As shown in the second column of Table 2. below, the substitution policy resulted in the funds providing low tracking errors over the 1995-2001 period. In every instance, the funds provided returns that partially offset the drag of expenses. In 2002, a substantial increase in market risk and defaults hit the corporate bond market. As a result of the corporate substitution policy, the Vanguard bond index funds failed to closely track their benchmark indices. The funds held higher than benchmark weightings of telecommunication and energy company bonds, both of which were hurt by defaults and credit quality erosion. [3] Column three, in Table 2. shows the fund's tracking errors in 2002. The short term, intermediate term, and total bond portfolios all lagged benchmark returns by over 2.00% for the year. Column four shows the tracking error of the funds over the 1995-2002 period.

Vanguard initially responded to the performance lag by reducing the allowable corporate substitution in the funds to a maximum 10% of net assets. By early 2005 [4] the funds adopted a sampling strategy that required the funds to more tightly sample not only industry sectors, but also to tightly sample industry subsectors. In 2009, as a result of the 2008-2009 financial crisis and the expansion of Federal Reserve purchasing of mortgage backed and other debt market securities, the Vanguard bond funds adopted free float versions of the Barclay bond indices as benchmark indices. [note 6] The fifth column in Table 2. shows the tracking errors realized by the funds subsequent to the 2002 year and the changed sampling policy.

In addition, Table 2. (columns six and seven) show the tracking errors for the funds' investor shares and admiral shares over a common period (from inception of admiral shares in 2002 to present). The lower expense admiral shares can more closely track the benchmark.
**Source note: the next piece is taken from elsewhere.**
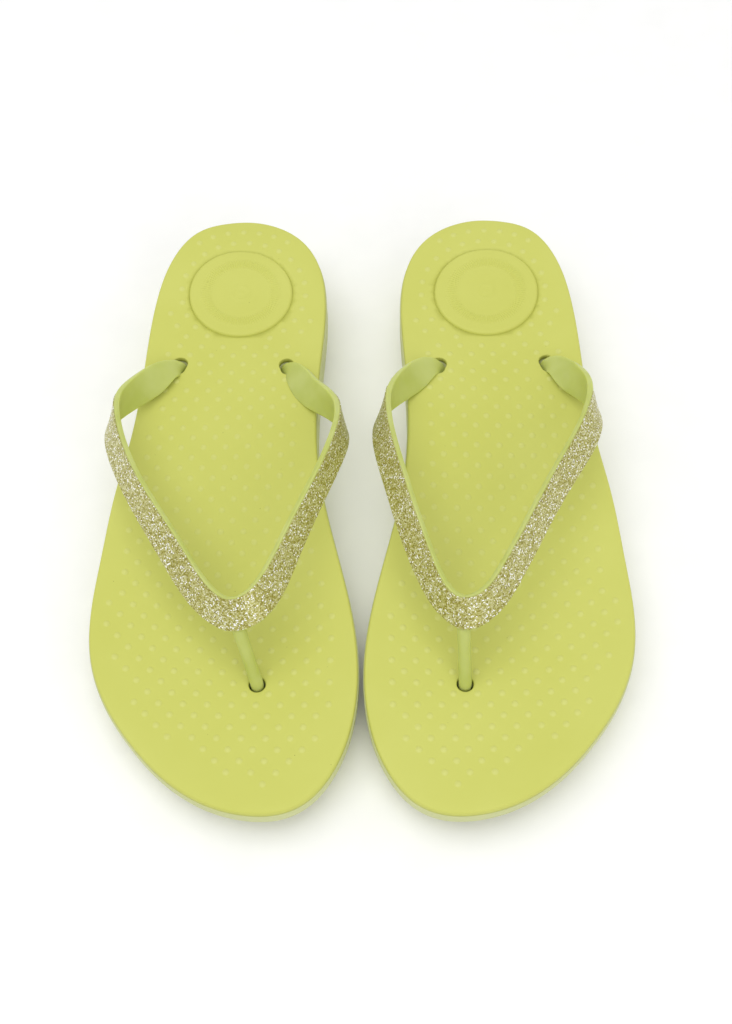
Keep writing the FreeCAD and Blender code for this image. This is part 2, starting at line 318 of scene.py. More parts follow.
def joinParts(name, parts, side, material, replaced):
    points, faces = merge(parts)
    mesh = bpy.data.meshes.new(name)
    work = bmesh.new()
    verts = [work.verts.new(p) for p in toWorld(points, side)]
    for face in faces:
        try:
            work.faces.new([verts[i] for i in face])
        except ValueError:
            continue      # the face is there already
    bmesh.ops.remove_doubles(work, verts=work.verts, dist=2e-6)
    bmesh.ops.dissolve_degenerate(work, edges=work.edges, dist=1e-7)
    bmesh.ops.recalc_face_normals(work, faces=work.faces)
    for face in work.faces:
        face.smooth = True
    work.to_mesh(mesh)
    work.free()
    piece = bpy.data.objects.new(name, mesh)
    bpy.context.scene.collection.objects.link(piece)
    mesh.materials.append(material)
    foot = "left" if side > 0 else "right"
    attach(piece, foot + "_flip_flop")
    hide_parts(foot + "_" + replaced)
    return piece


def linear(hexText):
    parts = [int(hexText[i:i + 2], 16) / 255 for i in (1, 3, 5)]
    return tuple(c / 12.92 if c <= 0.04045 else ((c + 0.055) / 1.055) ** 2.4 for c in parts) + (1.0,)


def addNode(tree, kind, settings=None, links=None):
    # settings are node attributes or input values, links are {input: (node, output)}
    node = tree.nodes.new(kind)
    for name, value in (settings or {}).items():
        if isinstance(name, str) and hasattr(node, name):
            setattr(node, name, value)
        else:
            node.inputs[name].default_value = value
    for name, (source, output) in (links or {}).items():
        tree.links.new(source.outputs[output], node.inputs[name])
    return node


def newMaterial(name, settings):
    material = bpy.data.materials.new(name)
    material.use_nodes = True
    tree = material.node_tree
    tree.nodes.clear()
    shader = addNode(tree, "ShaderNodeBsdfPrincipled", settings)
    addNode(tree, "ShaderNodeOutputMaterial", {}, {"Surface": (shader, "BSDF")})
    place = addNode(tree, "ShaderNodeTexCoord")
    return material, tree, shader, place


def ramp(tree, source, stops, output="Fac"):
    # colour stops [(position, colour)]
    node = addNode(tree, "ShaderNodeValToRGB", {}, {"Fac": (source, output)})
    elements = node.color_ramp.elements
    while len(elements) < len(stops):
        elements.new(0.5)
    for element, (position, colour) in zip(elements, stops):
        element.position, element.color = position, colour
    return node


foam = {
    "footbed": "#cacd66",
    "shade": "#c6c95e",
    # the colour of the painted highlight on the dots' crowns
    "crownHighlight": "#dadc92",
    "speck": "#8f8f2c",
    "sole": "#ced29a",
    "soleShade": "#c8cc92",
    "poreMm": 0.45,
    "speckMm": 3.2,
    "roughness": 0.6,
}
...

Table 2. Vanguard Index Fund Tracking Errors
Fund Investor Tracking Error Investor Tracking Error
(2002-2014)
Admiral Tracking Error
(2002-2014)
1995-2001 2002 1995-2002 2003-2014
Vanguard Short Term Bond Index -0.06% -2.02% -0.31% -0.13% -0.28% -0.19%
Vanguard Intermediate Bond Index -0.02% -2.18% -0.26% -0.08% -0.24% -0.15%
Vanguard Total Bond Market Index -0.07% -2.00% -0.27% -0.14% -0.29% -0.19%
Vanguard Long Term Bond Index 0.08% -0.46% 0.01% -0.13% n/a n/a

Notes

  1. Table 3.
    Vanguard Short Term Bond Index Fund

    (View Google Spreadsheet in browser, then File --> Download as to download the file.)
  2. Table 4.
    Vanguard Intermediate Term Bond Index Fund

    (View Google Spreadsheet in browser, then File --> Download as to download the file.)
  3. Table 5.
    Vanguard Total Bond Market Index Fund

    (View Google Spreadsheet in browser, then File --> Download as to download the file.)
  4. Table 6.
    Vanguard Long Term Bond Index Fund


    (View Google Spreadsheet in browser, then File --> Download as to download the file.)
  5. SEC 485 1995 prospectus:
    The Portfolios of the Fund may, from time to time, substitute one type of investment grade bond for another. For instance, a Portfolio may hold more short-term corporate bonds (fewer short U.S. Treasury bonds) than represented in the Index so as to increase income. This corporate substitution strategy will entail the assumption of additional credit risk; however, substantial diversification within the corporate sector should moderate issue-specific credit risk. In addition, current investment policy restricts corporate substitutions to issues with less than 4 years remaining to maturity and in aggregate no more than 15% of net assets. Overall, credit risk is expected to be very low for each of the Portfolios.
  6. SEC 485 2009 prospectus:
    Index sampling strategy. Because it would be very expensive and inefficient to buy and sell all bonds held in its target index—which is an indexing strategy called “replication”— the Fund uses index “sampling” techniques to select securities. Using sophisticated computer programs, the Fund’s advisor generally selects a representative sample of securities that approximates the full target index in terms of key risk factors and other characteristics. These factors include duration, cash flow, quality, and callability of the underlying bonds. In addition, the Fund keeps industry sector and subsector exposure within tight boundaries relative to its target index. Because the Fund does not hold all issues in its target indexes, some of the issues (and issuers) that are held will likely be overweighted (or underweighted) compared with the target index. The maximum overweight (or underweight) is constrained at the issuer level with the goal of producing well-diversified credit exposure in the portfolio.

    A float-adjusted index is an index that weights its constituent securities based on the value of the constituent securities that are available for public trading, rather than the value of all constituent securities. Some portion of an issuer's securities may be unavailable for public trading because, for example, those securities are owned by company insiders on a restricted basis or by a government agency. By excluding unavailable securities, float-adjusted indexes can produce a more accurate picture of the returns actually experienced by investors in the measured market.